According to Article 1, Section 8 of the Constitution, Congress holds the power to impose tariffs, not the president.
However, over the years, Congress has passed multiple laws ceding some of that power to the president.
“Legally, there is no distinction between Congress imposing tariffs and a president who imposes tariffs operating within law,” said Ross E Burkhart, a Boise State University political scientist specialising in trade.
Tariff-applicable powers available to Trump include:
Section 232 of the 1962 Trade Expansion Act, which lets the president impose tariffs if national security is threatened. Trump has already used this authority for his steel and aluminium tariffs, some of which Biden retained.
“While some argue that it would be a stretch for Trump to claim that all imports are a threat to US national security under Section 232, the courts have routinely deferred to presidents on foreign affairs and trade policy, and legal challenges to the Section 232 tariffs haven’t gone anywhere,” Maruyama, Galvin and Reinsch wrote for the Center for Strategic and International Studies.
Section 301 of the 1974 Trade Act, which allows tariffs when the president determines that a foreign country “is unjustifiable and burdens or restricts United States commerce” through violations of trade agreements. Trump used this authority for some of his first-term tariffs on China and on civil aircraft from the European Union; Biden used it for tariffs on Chinese electric vehicles and other technology products.
Section 301 requires a determination by the Office of the US Trade Representative; Section 232 requires an investigation by the Commerce Department. But “these procedural niceties could be accomplished in relatively short order by cabinet officials,” Maruyama, Galvin and Reinsch wrote.

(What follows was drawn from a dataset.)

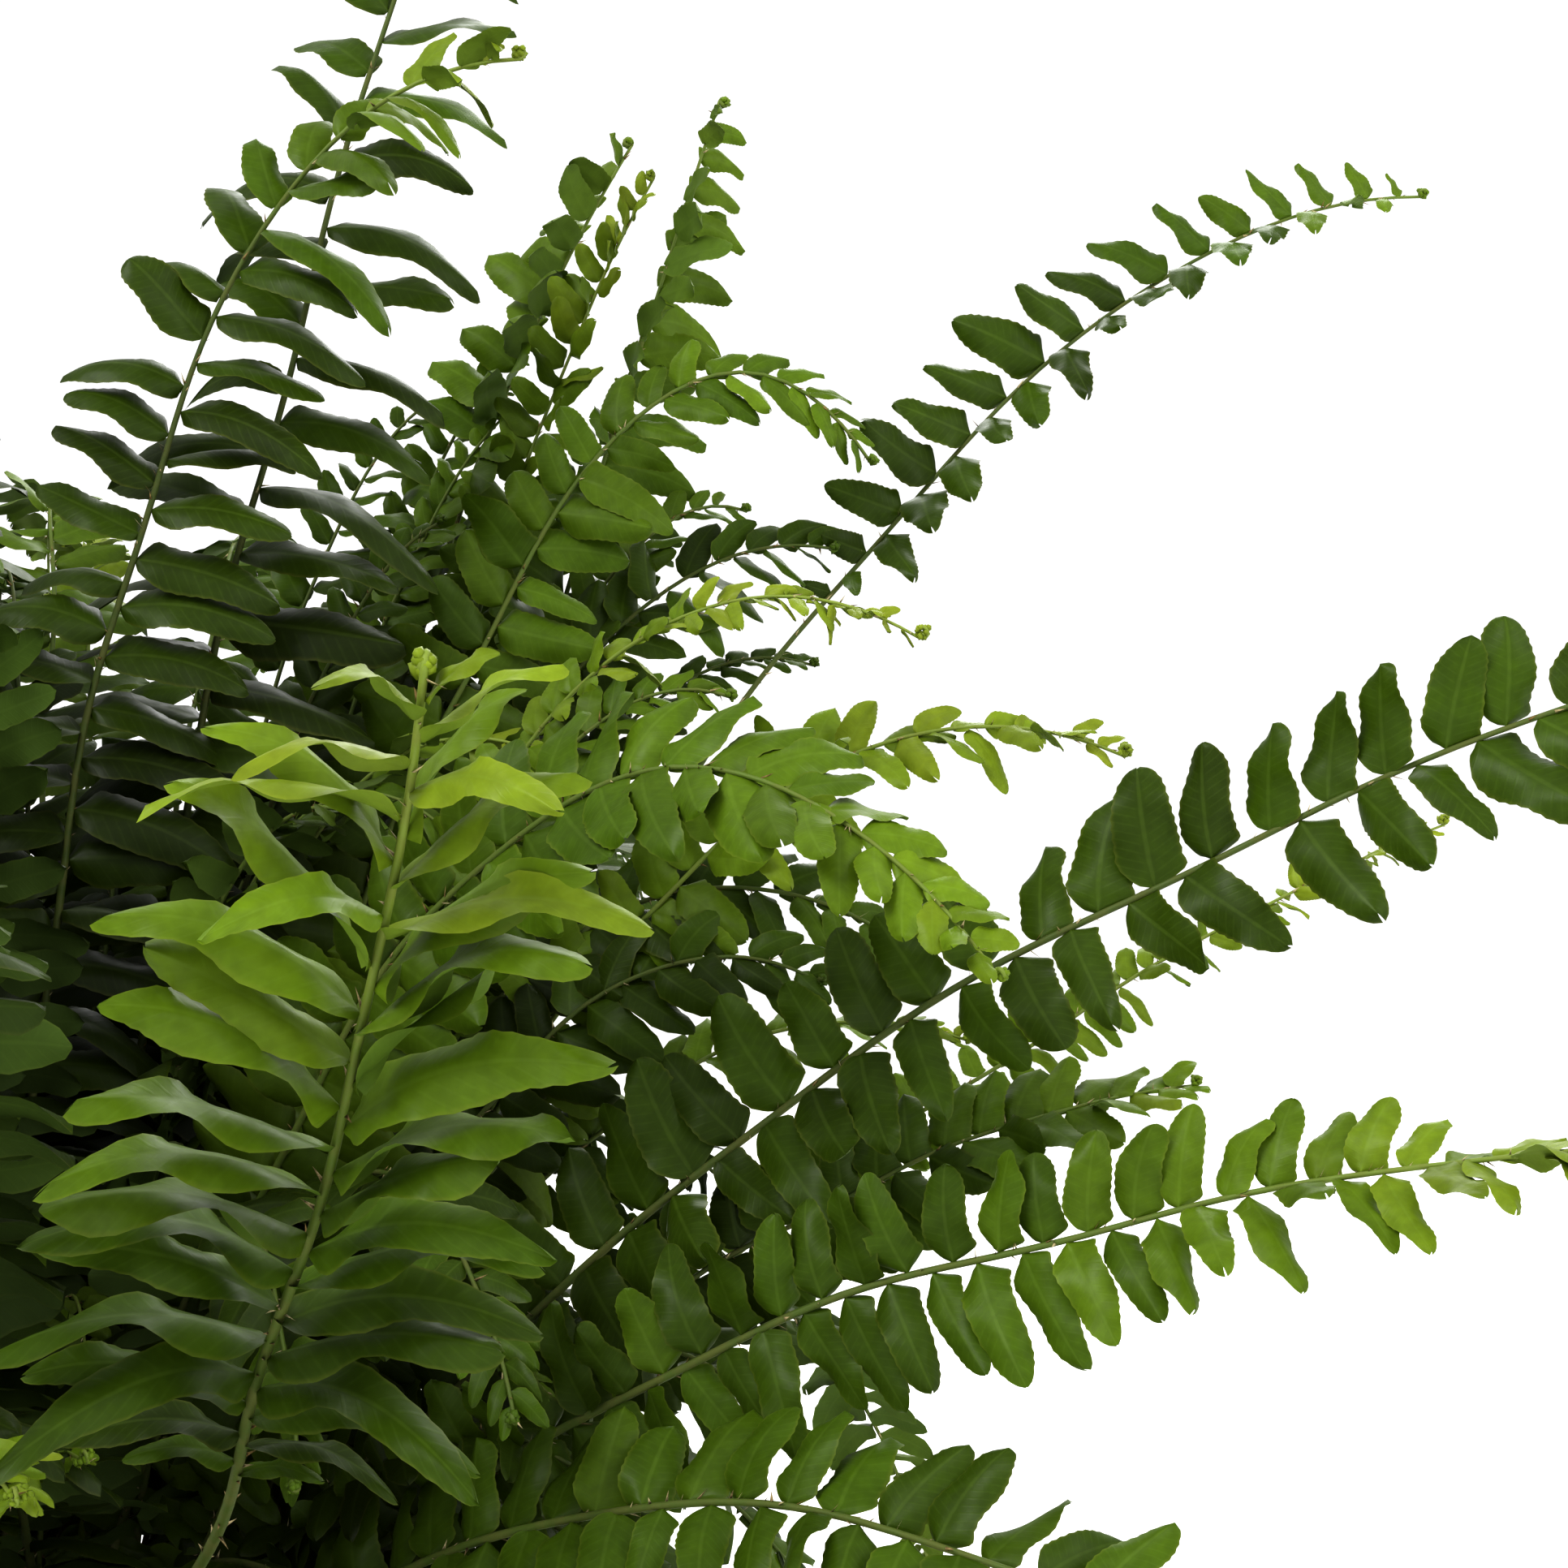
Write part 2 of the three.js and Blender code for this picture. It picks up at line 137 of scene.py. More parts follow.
# Smaller fronds placed one by one between those of the frame, in the same columns but the habit.
PLACED_INNER = (
    ("mid", (10, 24), (60, 50, 400), (101, 72, 452), 22, (-90, 20), dict(blind=25)),
    ("mature", (0, 10), (50, 28, 400), (90, 40, 423), 24, (-90, 30), {}),
    ("mid", (24, 10), (100, 12, 400), (160, 10, 380), 22, (-90, 45), {}),
    ("mature", (32, 24), (110, 40, 410), (179, 50, 389), 20, (-90, 45), {}),
    ("young", (-6, -42), (10, -100, 250), (55, -150, 246), 12, (-90, 60), {}),
    ("young", (-14, -40), (0, -120, 232), (30, -180, 214), 12, (-90, 60), {}),
    ("mid", (34, -30), (70, -60, 290), (128, -80, 240), 13, (-60, 60), dict(pitch=0.4)),
    ("mature", (42, -14), (120, -40, 290), (178, -60, 224), 24, (-60, 60), {}),
    ("mature", (33, -39), (90, -60, 270), (146, -90, 217), 22, (-60, 60), {}),
    ("mid", (46, 8), (120, 20, 330), (215, 30, 300), 18, (-90, 50), dict(lime=0.8)),
    ("mature", (36, -10), (110, -30, 352), (180, -44, 319), 21, (-90, 25),
     dict(taper=8, blind=14)),
    ("mid", (36, 16), (110, 30, 440), (162, 62, 428), 24, (-90, 25), dict(blind=20)),
    ("mature", (-4, 30), (40, 70, 420), (80, 80, 456), 24, (-90, 20), dict(blind=30)),
    ("mid", (14, 40), (60, 80, 430), (104, 90, 472), 24, (-90, 20), dict(blind=30)),
    ("mature", (26, 38), (90, 90, 410), (128, 110, 456), 24, (-90, 20), dict(blind=30)),
    ("mature", (30, 30), (96, 36, 428), (184, 34, 416), 23, (-90, 30),
     dict(taper=8, blind=34)),
    ("mid", (26, 26), (92, 62, 420), (139, 72, 512), 16, (-60, 20),
     dict(twist=70, lime=0.8, fold=40, taper=12, pitch=0.4)),
    ("young", (-4, -44), (20, -150, 268), (68, -236, 262), 14, (-90, 50),
     dict(lime=0.6, taper=6, pitch=0.36)),
    ("mature", (22, -42), (92, -150, 224), (152, -262, 96), 25, (-60, 70), dict(lime=0.5)),
    ("mature", (6, -47), (30, -170, 222), (58, -290, 112), 25, (-80, 70), dict(lime=0.5)),
)

# Rings of fronds: habit, age, count, the azimuths of the ring's two ends, the foot's radius, the
# tip's reach and height, bend, crest (the shoulder's height), the longest leaflet and tilt, how
# far the upper sides lean back towards the middle of the plant.
FROND_RINGS = (
    ("tall", "mature", 6, (126, 246), 16, 120, 530, 0.25, 500, 26, 28),
    ("arching", "mid", 9, (68, 262), 28, 235, 415, 0.5, 545, 27, 14),
    ("spreading", "mature", 10, (44, 288), 40, 365, 290, 0.5, 420, 30, 20),
    ("hanging", "mature", 8, (10, 300), 47, 300, 120, 0.62, 318, 27, 0),
)

# Rings of smaller fronds inside the plant, past the number that the frame holds, in the same
# columns but the habit.
INNER_RINGS = (
    ("mid", 7, (-30, 88), 22, 118, 340, 0.35, 410, 21, 28),
    ("mature", 8, (-50, 80), 34, 165, 250, 0.5, 350, 23, 20),
    ("mature", 9, (90, 290), 20, 120, 400, 0.4, 470, 23, 28),
    ("mature", 9, (95, 275), 36, 190, 250, 0.5, 360, 24, 20),
    ("mid", 12, (100, 284), 32, 275, 350, 0.5, 475, 25, 16),
    ("mature", 12, (92, 280), 42, 240, 185, 0.6, 340, 25, 4),
    ("mature", 8, (-85, 80), 44, 175, 150, 0.6, 270, 23, 8),
    ("young", 9, (0, 360), 14, 70, 250, 0.5, 300, 13, 28),
)

REACH_SPREAD = 0.12
HEIGHT_SPREAD = 0.1
CREST_SPREAD = 0.03
SWEEP_SPREAD = 22
TWIST_SPREAD = 40
MIDRIB_SAMPLES = 36
MIDRIB_CLEARANCE = 5
TURN_STEP = 1.5
TURN_TRIES = 60

# How each habit holds its leaflets: blind is how far each turns about its own length towards the
# frond's tip and sweep how far it leans towards the tip, both in degrees, and droop is how far its
# end sags, as a share of its length.
HABITS = {
    "tall": {"blind": 40, "droop": 0.4, "sweep": 10},
    "arching": {"blind": 20, "droop": 0.2, "sweep": 8},
    "spreading": {"blind": 12, "droop": 0.12, "sweep": 4},
    "hanging": {"blind": 4, "droop": 0.12, "sweep": 8},
    "inner": {"blind": 18, "droop": 0.16, "sweep": 10},
}
AGES = {"mature": 0.08, "mid": 0.34, "young": 0.56}
LIGHTEST_AGE = 0.95

LEAFLET_THICKNESS = 0.35
SMALLEST_PITCH = 1.5
# Painted shade: leaflets that lie deep in the plant's middle, within these reaches, have their tone
# lowered by up to SHADED_TONE, which darkens their green.
SHADE_RADIUS = 185
SHADE_EDGE = 110
SHADE_HEIGHT = 450
SHADE_TOP_EDGE = 150
SHADED_TONE = 5
LAST_LEAFLET = 0.99
TIP_LEAFLET = 0.18
LOST_LEAFLETS = 0.012

# How unevenly leaflets stand: angles in degrees, the others as shares.
LEAN_SPREAD = 7
FOLD_SPREAD = 9
BLIND_SPREAD = 13
LENGTH_SPREAD = 0.07
DROOP_SPREAD = 0.3
AGE_SPREAD = 0.05
YOUNG_UNRULINESS = 1.6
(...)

Tariffs on China would be “easiest to impose” using Section 301 authority, said Douglas Irwin, a Dartmouth College economist.

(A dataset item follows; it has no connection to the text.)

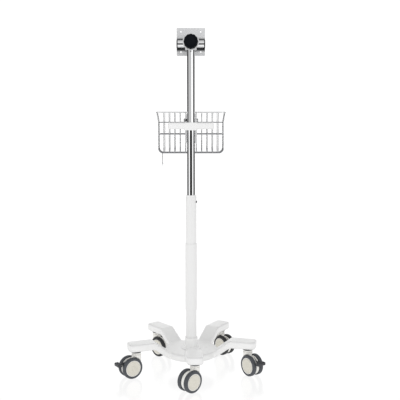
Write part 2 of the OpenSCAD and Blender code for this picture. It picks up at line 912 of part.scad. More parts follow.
base_casting();
ballast_ring();
ballast_screws();
column_foot_plug();
centre_bolt();
centre_washer();
column_boot();
lower_column_tube();
column_spigot();
middle_column_tube();
column_joint_sleeve();
mast_guide_bush();
height_lock_screw();
caster_stems();
swivel_rings();
mast_tube();
mast_slider();
handle_grip();
handle_clamp_half();
handle_clamp_screws();
basket_bracket();
basket_clip();
basket_clip_screw();
basket_rim();
basket_pole_side();
basket_far_side();
basket_left_end();
basket_right_end();
basket_floor();
basket_hook();
head_block();
head_set_screw();
tilt_knob();
tilt_knob_stud();
tilt_bar();
monitor_plate();
caster_hood(FRONT, false);  // front_caster_hood
caster_axle(FRONT);  // front_caster_axle
caster_wheel(FRONT, -1);  // front_caster_wheel_a
caster_wheel(FRONT, 1);  // front_caster_wheel_b
caster_hood(RIGHT, true);  // right_caster_hood
caster_axle(RIGHT);  // right_caster_axle
caster_wheel(RIGHT, -1);  // right_caster_wheel_a
caster_wheel(RIGHT, 1);  // right_caster_wheel_b
caster_pedal(RIGHT);  // right_caster_pedal
caster_hood(REAR_RIGHT, true);  // rear_right_caster_hood
caster_axle(REAR_RIGHT);  // rear_right_caster_axle
caster_wheel(REAR_RIGHT, -1);  // rear_right_caster_wheel_a
caster_wheel(REAR_RIGHT, 1);  // rear_right_caster_wheel_b
caster_pedal(REAR_RIGHT);  // rear_right_caster_pedal
caster_hood(REAR_LEFT, false);  // rear_left_caster_hood
caster_axle(REAR_LEFT);  // rear_left_caster_axle
caster_wheel(REAR_LEFT, -1);  // rear_left_caster_wheel_a
caster_wheel(REAR_LEFT, 1);  // rear_left_caster_wheel_b
caster_hood(LEFT, true);  // left_caster_hood
caster_axle(LEFT);  // left_caster_axle
caster_wheel(LEFT, -1);  // left_caster_wheel_a
caster_wheel(LEFT, 1);  // left_caster_wheel_b
caster_pedal(LEFT);  // left_caster_pedal
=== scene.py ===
import json
import math

import bmesh
import bpy
import numpy as np
from mathutils import Matrix, Vector


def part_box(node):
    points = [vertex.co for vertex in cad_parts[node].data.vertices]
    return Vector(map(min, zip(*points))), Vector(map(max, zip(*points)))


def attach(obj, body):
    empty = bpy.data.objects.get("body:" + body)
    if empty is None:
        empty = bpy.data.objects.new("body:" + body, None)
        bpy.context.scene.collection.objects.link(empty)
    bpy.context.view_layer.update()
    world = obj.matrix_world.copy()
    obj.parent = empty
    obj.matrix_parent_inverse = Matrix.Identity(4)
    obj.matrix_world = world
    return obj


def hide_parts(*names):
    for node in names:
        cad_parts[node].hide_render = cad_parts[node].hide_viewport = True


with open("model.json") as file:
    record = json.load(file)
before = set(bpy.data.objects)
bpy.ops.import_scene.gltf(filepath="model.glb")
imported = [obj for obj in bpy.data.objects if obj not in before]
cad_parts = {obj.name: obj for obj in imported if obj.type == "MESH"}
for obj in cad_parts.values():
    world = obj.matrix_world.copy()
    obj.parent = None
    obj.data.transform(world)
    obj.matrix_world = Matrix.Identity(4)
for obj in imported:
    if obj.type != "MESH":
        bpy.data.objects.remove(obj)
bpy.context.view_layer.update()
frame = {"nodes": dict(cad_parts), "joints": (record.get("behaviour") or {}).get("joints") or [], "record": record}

MM = 0.001
JOINTS = {joint["name"]: joint for joint in frame["joints"]}
CASTERS = ("front", "right", "rear_right", "rear_left", "left")
BRAKED = ("right", "rear_right", "left")

# Wire basket: the beads, how far crossing wires lie apart, each ring below the rim, the bend
# where the floor turns up, and the spaces between uprights in half the width
BEAD_R = 1.9 * MM
WELD_DROP = 2.2 * MM
RING_DROPS = (36 * MM, 78 * MM)
FLOOR_BEND = 16 * MM
BAYS = 6

# Each arm's slope and its level part, outwards from the column, and half its width
ARM_SPANS = ((88 * MM, 152 * MM), (143 * MM, 250 * MM))
ARM_HALF = 29 * MM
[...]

Burkhart said: “Congress is unlikely to raise a great deal of objection to tariffs on China. The public tends to view China’s trade policies with the US as being unfair, which makes this an easier tariff to implement.”
Section 338 of the 1930 Tariff Act, which hasn’t been used for decades but which could allow the president to place up to a 50 percent tariff on foreign goods if the US International Trade Commission finds that the foreign country has used unfair trade practices against the US.
Section 122 of the 1974 Trade Act, which allows the president to add a 15 percent tariff on imports for 150 days given “large and serious” deficits in the US balance of payments with other nations or to prevent “an imminent and significant depreciation of the dollar” in foreign exchange markets.
Section 203 of the International Emergency Economic Powers Act, which allows tariffs on all imports during war or an emergency. Declaring such an emergency would require only an executive order from Trump. Trump threatened to use this authority in 2019 against Mexico, citing illegal immigration into the US, but later that year, the two countries came to an agreement on immigration policy that headed off its use.
Alan Wm Wolff, a Peterson Institute for International Economics senior researcher, has written that an overly broad application of Section 203 – to “allies and friends in Europe and Asia, in the Americas – would be “too large a power grab to have been within what Congress intended in this statute”.
But Maruyama, Galvin and Reinsch argued that the law’s language is broad enough to fit Trump’s needs. “It is not a stretch” to imagine Trump expanding the law to address large US trade deficits, they wrote.
What leverage do tariff opponents have to fight them?
These five provisions allow Trump substantial leeway on trade policy – and there’s no surefire way to stop him, experts said.
Tariff opponents could sue, but legal challenges would face “a steep uphill climb”, Maruyama, Galvin and Reinsch wrote. “The courts, including the Supreme Court, traditionally have been reluctant to interfere with the president’s exercise of foreign affairs and tariff powers.”
The US Court of International Trade rejected some of Trump’s unilateral tariff proposals in his first presidency, but it’s unclear how that court would rule on these new proposals, Kent Jones, a Babson College emeritus economics professor, said.
US trading partners could challenge Trump’s policies at the World Trade Organization, the international arbiter for trade, but this hasn’t swayed him. “President Trump has often stated that he does not consider WTO rules or any other trade agreements to be binding on the US, and this consideration would be unlikely to constrain his decision to impose unilateral tariffs,” Jones said.
Congress could pass legislation to limit Trump’s tariffs or use the threat of doing so as leverage. If the tariffs are as broad and deep as Trump has recommended, deep-pocketed businesses might press lawmakers to oppose them.
“The sheer magnitude of a global tariff will make businesses squeamish,” Burkhart said. “These are large lobbying constituencies on Capitol Hill, and they will surely make a lot of noise when a global tariff is proclaimed by President Trump, no matter the legal circumstances under which such a tariff is justified.”
However, both the Senate and the House have Republican majorities. And Trump could strategically exempt certain companies to divide and weaken his opposition.
“By playing favourites on tariff exemptions, the government can distribute rewards to friendly or compliant companies,” Jones said.
The most likely, and potentially most effective, response would be for foreign countries to raise their own tariffs on US goods, ratcheting up the economic pain for the US.
Widespread economic damage, particularly from inflated prices, could lead to an electoral reversal of fortune for Trump and might be the only lever that works in the end, experts said.
“The biggest pushback against unilateral, across-the-board tariffs would likely come from US consumers and US retailers and distributors that purchase the imports, since their prices are likely to jump significantly, probably by close to the full amount of the tariffs,” Jones said.